# [What is required]
Using the data that follows, return exactly the lines from the one that contains "head_top_cover();" through the one that contains "bpy.context.scene.collection.objects.link(empty)", ends included.

····················

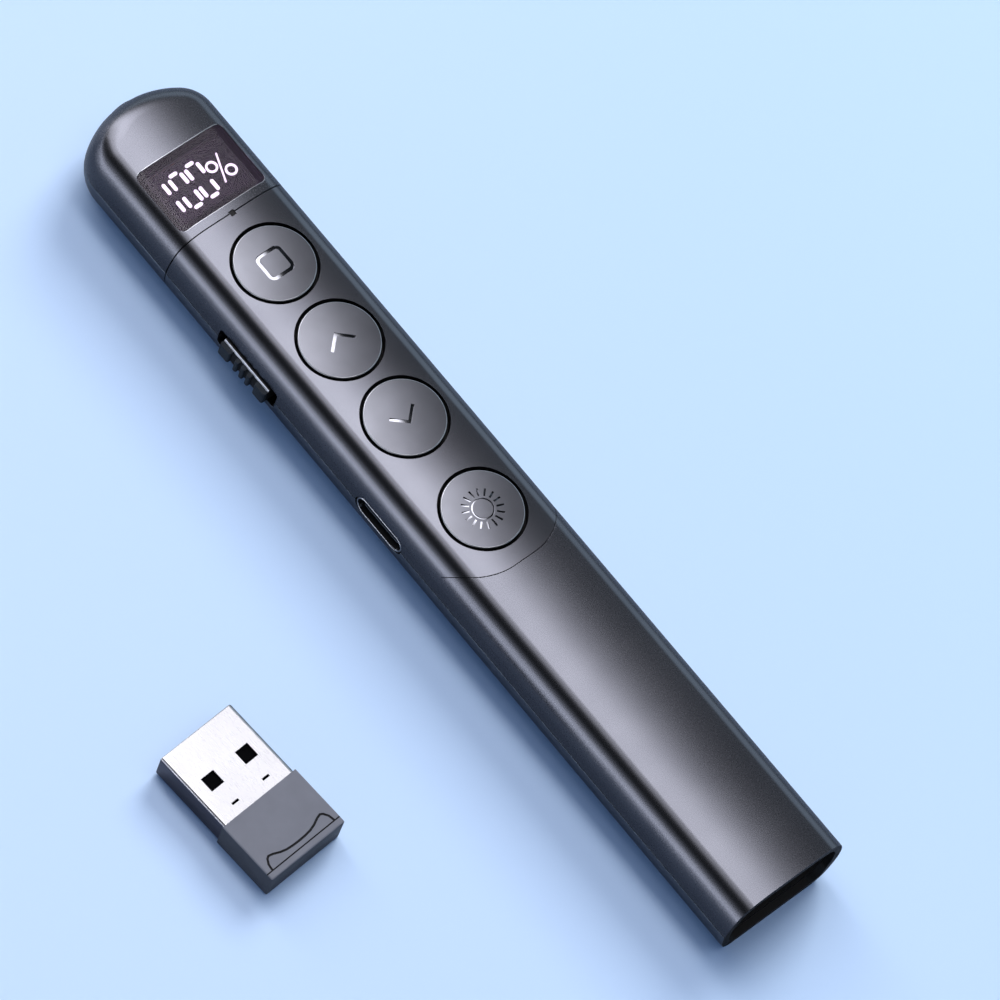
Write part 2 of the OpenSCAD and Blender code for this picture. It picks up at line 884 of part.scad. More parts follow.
module switch_case() {
    run = lever_w + 2 * switch_travel + 2 * lever_gap;
    color([0.8, 0.8, 0.82])
        difference() {
            translate([switch_x - case_l / 2, case_y1 - case_d, board_top])
                cube([case_l, case_d, case_h]);
            translate([switch_x - run / 2, case_y1 - 2 - lever_gap, parting_height - lever_h / 2 - lever_gap])
                cube([run, 3, lever_h + 2 * lever_gap]);
        }
}

// ---- charging port ----

module port_shell() {
    color([0.82, 0.83, 0.85])
        translate([port_x, 0, parting_height]) difference() {
            stadium_y(port_w, port_h, port_face - port_depth, port_face);
            stadium_y(port_w - 2 * port_wall, port_h - 2 * port_wall,
                port_face - port_depth - 1, port_face + 1);
        }
}

module port_tongue() {
    color([0.08, 0.08, 0.09])
        translate([port_x, 0, parting_height]) {
            stadium_y(port_w - 2 * port_wall, port_h - 2 * port_wall,
                port_face - port_depth, port_face - plug_in);
            translate([-blade_w / 2, port_face - plug_in, -blade_t / 2])
                cube([blade_w, plug_in - blade_back, blade_t]);
        }
}

// ---- receiver bay ----

module bay_liner() {
    color([0.07, 0.07, 0.08])
        difference() {
            intersection() {
                body_form(wall + fit_gap, 1);
                slab(tail_x + 1, liner_x1, 0, body_height);
            }
            // open mouth, with a thin wall all round
            intersection() {
                body_form(wall + fit_gap + liner_wall, 2);
                slab(tail_x - 1, liner_x0, 0, body_height);
            }
            translate([tail_x, -pocket_w / 2, pocket_z0]) cube([pocket_end - tail_x, pocket_w, pocket_h]);
            disc_x(magnet_r, pocket_end, pocket_end + magnet_t, z = pocket_z0 + pocket_h / 2);
            translate([shell_screw_x[0], 0, 0]) cylinder(r = pilot_r, h = screw_head_h + screw_sink + screw_l + 0.1);
        }
}

module bay_magnet() {
    color([0.7, 0.71, 0.73])
        disc_x(magnet_r, pocket_end, pocket_end + magnet_t, z = pocket_z0 + pocket_h / 2);
}

// ---- fasteners ----

module screw() {
    difference() {
        union() {
            cylinder(r = screw_head_r, h = screw_head_h);
            translate([0, 0, screw_head_h]) cylinder(r = screw_r, h = screw_l);
        }
        for (a = [0, 90])
            rotate([0, 0, a]) translate([-0.8, -0.13, -1]) cube([1.6, 0.26, 1 + screw_head_h / 2]);
    }
}

module screws() {
    color([0.6, 0.61, 0.63]) {
        for (x = shell_screw_x) translate([x, 0, screw_sink]) screw();
        for (x = board_screw_x)
            translate([x, 0, board_top + screw_head_h]) rotate([180, 0, 0]) screw();
    }
}

// ---- receiver, lying beside the clicker ----

module receiver_place() {
    translate([receiver_x, receiver_y, 0]) rotate([0, 0, receiver_yaw]) children();
}

module receiver_cap() {
    color([0.35, 0.36, 0.38])
        receiver_place() difference() {
            translate([-cap_l, -cap_w / 2, 0]) cube([cap_l, cap_w, cap_h]);
            translate([-plug_root, -plug_w / 2, plug_z0]) cube([plug_root + 1, plug_w, plug_h]);
        }
}

module receiver_plug() {
    color([0.88, 0.89, 0.90])
        receiver_place() difference() {
            translate([-plug_root, -plug_w / 2, plug_z0]) cube([plug_root + plug_l, plug_w, plug_h]);
            translate([-plug_root - 1, -plug_w / 2 + plug_wall, plug_z0 + plug_wall])
                cube([plug_root + plug_l + 2, plug_w - 2 * plug_wall, plug_h - 2 * plug_wall]);
            for (s = [-1, 1])
                translate([(plug_l - plug_window) / 2 - 0.4, s * plug_window_y - plug_window / 2, -1])
                    cube([plug_window, plug_window, cap_h + 2]);
            for (s = [-1, 1])
                translate([plug_slot_x, s * plug_slot_y - plug_slot[1] / 2, plug_z0 + plug_h - 1])
                    cube([plug_slot[0], plug_slot[1], 2]);
        }
}

module receiver_tongue() {
    color([0.1, 0.1, 0.11])
        receiver_place() {
            translate([-plug_root, -plug_w / 2 + plug_wall, tongue_z])
                cube([plug_root + plug_l - tongue_back, plug_w - 2 * plug_wall, tongue_t]);
        }
}

module receiver_contacts() {
    color([0.85, 0.68, 0.28])
        receiver_place()
            for (i = [0 : 3])
                translate([1.5, (i - 1.5) * contact_pitch - contact_w / 2, tongue_z - contact_t])
                    cube([plug_l - 3, contact_w, contact_t]);
}

module receiver_board() {
    color([0.05, 0.28, 0.16])
        receiver_place()
            translate([-plug_root, -plug_w / 2 + plug_wall, tongue_z - receiver_board_t])
                cube([plug_root + 1, plug_w - 2 * plug_wall, receiver_board_t]);
}

head_top_cover();
head_bottom_cover();
main_top_shell();
main_bottom_shell();
key_panel();
neck_ring();
display_window();
display_module();
display_segments();
display_pins();
status_light();
status_led();
laser_bezel();
laser_lens();
laser_barrel();
laser_leads();
screen_key();
forward_key();
back_key();
spotlight_key();
main_board();
tact_switches();
tact_plungers();
board_chips();
battery();
battery_pad();
battery_leads();
switch_knob();
switch_slider();
switch_case();
port_shell();
port_tongue();
bay_liner();
bay_magnet();
screws();
receiver_cap();
receiver_plug();
receiver_tongue();
receiver_contacts();
receiver_board();
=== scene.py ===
"""Finishes, fine parts, light and camera for the presentation clicker and its receiver.

Sizes are millimetres, and become metres in mm(), at() and solid_from(). Only the lamps are in metres.
"""
import math

import bmesh
import bpy
from mathutils import Matrix, Vector


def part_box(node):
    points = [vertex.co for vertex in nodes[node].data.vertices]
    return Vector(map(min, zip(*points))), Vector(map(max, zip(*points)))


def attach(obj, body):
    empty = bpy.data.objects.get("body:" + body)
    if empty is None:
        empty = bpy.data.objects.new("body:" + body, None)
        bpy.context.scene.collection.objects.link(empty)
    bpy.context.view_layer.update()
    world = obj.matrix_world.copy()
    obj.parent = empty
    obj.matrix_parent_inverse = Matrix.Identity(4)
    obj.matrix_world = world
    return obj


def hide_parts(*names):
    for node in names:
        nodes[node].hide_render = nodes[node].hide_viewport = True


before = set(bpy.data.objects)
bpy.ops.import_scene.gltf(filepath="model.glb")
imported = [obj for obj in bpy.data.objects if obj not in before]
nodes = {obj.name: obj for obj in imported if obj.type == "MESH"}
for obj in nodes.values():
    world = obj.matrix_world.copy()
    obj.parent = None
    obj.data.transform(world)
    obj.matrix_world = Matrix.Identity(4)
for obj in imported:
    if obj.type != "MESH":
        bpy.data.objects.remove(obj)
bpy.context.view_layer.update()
UP = Vector((0, 0, 1))

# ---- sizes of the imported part, in millimetres ----

HALF_W = 9.8
BODY_H = 12.2
PARTING_Z = 5.9
SHOULDER_R = 3.0
TOP_FALL = 0.4
SIDE_LEAN = 0.75
BELLY_R = 2.6
BELLY_LEAN = 0.75
NOSE_CORNER_R = 5.8
NOSE_FRONT_R = 12.8
WINDOW_RECESS = 0.12
# The keys' edge lies 0.04 mm inside the solid's, which widens the dark gap round it.
KEY_R = 5.46
KEY_CHAMFER = 0.14
PLUG_W = 12.0
PLUG_H = 4.5
PLUG_L = 11.7
PLUG_WALL = 0.3
CAP_W = 12.5
CAP_H = 4.9
CAP_L = 9.1
RECEIVER_PLACE = (-18.2, 45.3, 0.0)
RECEIVER_YAW = 3.8


def mm(length):
    return length * 0.001


def at(*point):
    """A point given in millimetres, as metres."""
    return Vector(point) * 0.001


def add_object(name, data):
    """A new object in the scene that holds a mesh, a light or a camera."""
    obj = bpy.data.objects.new(name, data)
    bpy.context.scene.collection.objects.link(obj)
    return obj


def box_mm(node):
    low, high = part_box(node)
    return low * 1000, high * 1000


def middle(node):
    low, high = box_mm(node)
    return (low + high) / 2


# ---- colours and node trees ----

def linear(code):
    """An sRGB hex colour as linear red, green, blue and alpha."""
    parts = [int(code[i:i + 2], 16) / 255 for i in (1, 3, 5)]
    return (*[p / 12.92 if p <= 0.04045 else ((p + 0.055) / 1.055) ** 2.4 for p in parts], 1.0)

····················

# [Response to the exercise]
head_top_cover();
head_bottom_cover();
main_top_shell();
main_bottom_shell();
key_panel();
neck_ring();
display_window();
display_module();
display_segments();
display_pins();
status_light();
status_led();
laser_bezel();
laser_lens();
laser_barrel();
laser_leads();
screen_key();
forward_key();
back_key();
spotlight_key();
main_board();
tact_switches();
tact_plungers();
board_chips();
battery();
battery_pad();
battery_leads();
switch_knob();
switch_slider();
switch_case();
port_shell();
port_tongue();
bay_liner();
bay_magnet();
screws();
receiver_cap();
receiver_plug();
receiver_tongue();
receiver_contacts();
receiver_board();
=== scene.py ===
"""Finishes, fine parts, light and camera for the presentation clicker and its receiver.

Sizes are millimetres, and become metres in mm(), at() and solid_from(). Only the lamps are in metres.
"""
import math

import bmesh
import bpy
from mathutils import Matrix, Vector


def part_box(node):
    points = [vertex.co for vertex in nodes[node].data.vertices]
    return Vector(map(min, zip(*points))), Vector(map(max, zip(*points)))


def attach(obj, body):
    empty = bpy.data.objects.get("body:" + body)
    if empty is None:
        empty = bpy.data.objects.new("body:" + body, None)
        bpy.context.scene.collection.objects.link(empty)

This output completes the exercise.